The task ->
Write out all the data again, exactly as it stands.

Recorded information ->
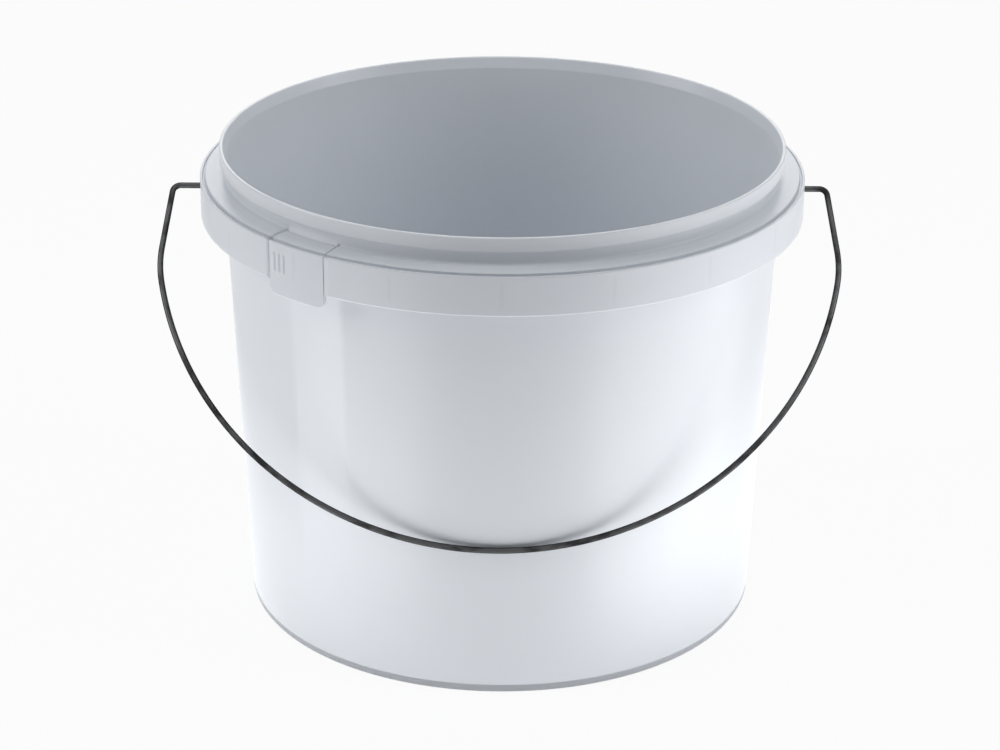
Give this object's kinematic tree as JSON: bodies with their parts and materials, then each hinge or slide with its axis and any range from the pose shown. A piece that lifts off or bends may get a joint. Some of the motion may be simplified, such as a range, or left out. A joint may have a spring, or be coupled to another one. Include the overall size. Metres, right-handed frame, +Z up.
{
  "type": "florist bucket",
  "caption": "White moulded plastic bucket with a stepped lid rim, a tear tab in the skirt and a hooked round wire bail that rests on the front wall.",
  "frame": {"origin": "centre of the standing plane, on the axis of the bucket", "axes": "+Z up, X along the bail's pivot axis, the bail at rest on the -Y side"},
  "size_m": [0.2534, 0.225, 0.1805],
  "materials": {
    "white_plastic": "glossy injection-moulded polypropylene, slightly cool white, faintly translucent",
    "bail_wire": "drawn and zinc-plated steel wire, dull grey"
  },
  "bodies": {
    "bucket": {"bucket_body": "white_plastic"},
    "bail": {"wire_bail": "bail_wire"},
    "tab": {"tear_tab": "white_plastic"}
  },
  "joints": [
    {"name": "bail_pivot", "type": "hinge", "parent": "bucket", "child": "bail", "pos_m": [0, 0, 0.1615], "axis": [-1, 0, 0], "range_deg": [0, 270]},
    {"name": "tab_web", "type": "hinge", "parent": "bucket", "child": "tab", "pos_m": [-0.06669, -0.08019, 0.1707], "axis": [-0.7688, 0.6394, 0], "range_deg": [0, 60]}
  ]
}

Complete response ->
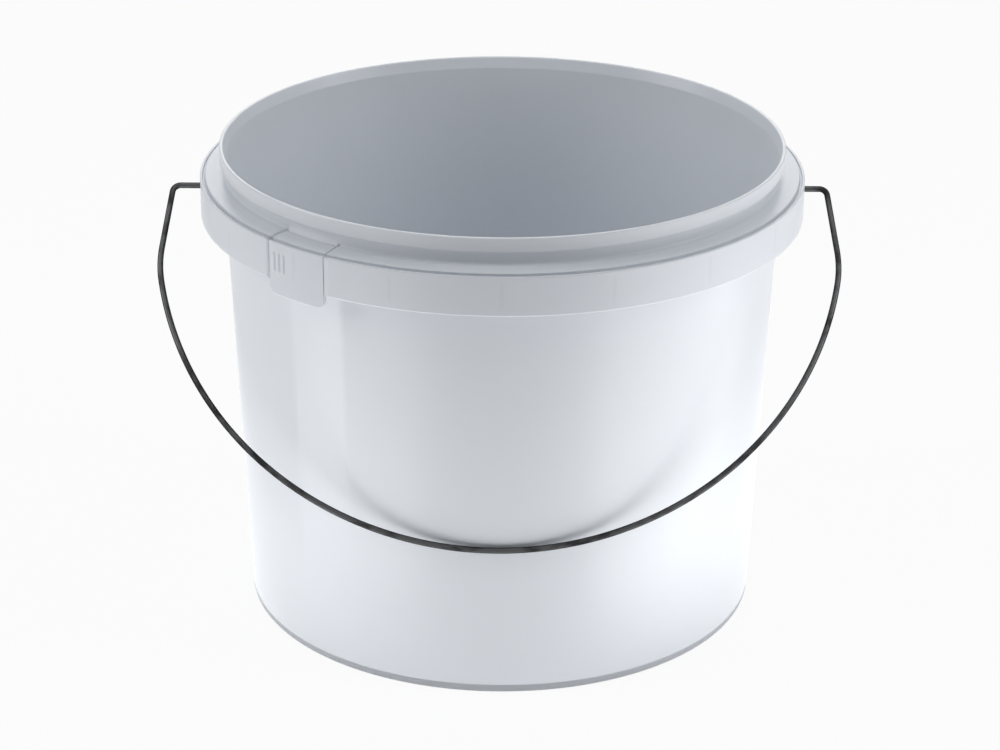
Give this object's kinematic tree as JSON: bodies with their parts and materials, then each hinge or slide with its axis and any range from the pose shown. A piece that lifts off or bends may get a joint. Some of the motion may be simplified, such as a range, or left out. A joint may have a spring, or be coupled to another one. Include the overall size. Metres, right-handed frame, +Z up.
{
  "type": "florist bucket",
  "caption": "White moulded plastic bucket with a stepped lid rim, a tear tab in the skirt and a hooked round wire bail that rests on the front wall.",
  "frame": {"origin": "centre of the standing plane, on the axis of the bucket", "axes": "+Z up, X along the bail's pivot axis, the bail at rest on the -Y side"},
  "size_m": [0.2534, 0.225, 0.1805],
  "materials": {
    "white_plastic": "glossy injection-moulded polypropylene, slightly cool white, faintly translucent",
    "bail_wire": "drawn and zinc-plated steel wire, dull grey"
  },
  "bodies": {
    "bucket": {"bucket_body": "white_plastic"},
    "bail": {"wire_bail": "bail_wire"},
    "tab": {"tear_tab": "white_plastic"}
  },
  "joints": [
    {"name": "bail_pivot", "type": "hinge", "parent": "bucket", "child": "bail", "pos_m": [0, 0, 0.1615], "axis": [-1, 0, 0], "range_deg": [0, 270]},
    {"name": "tab_web", "type": "hinge", "parent": "bucket", "child": "tab", "pos_m": [-0.06669, -0.08019, 0.1707], "axis": [-0.7688, 0.6394, 0], "range_deg": [0, 60]}
  ]
}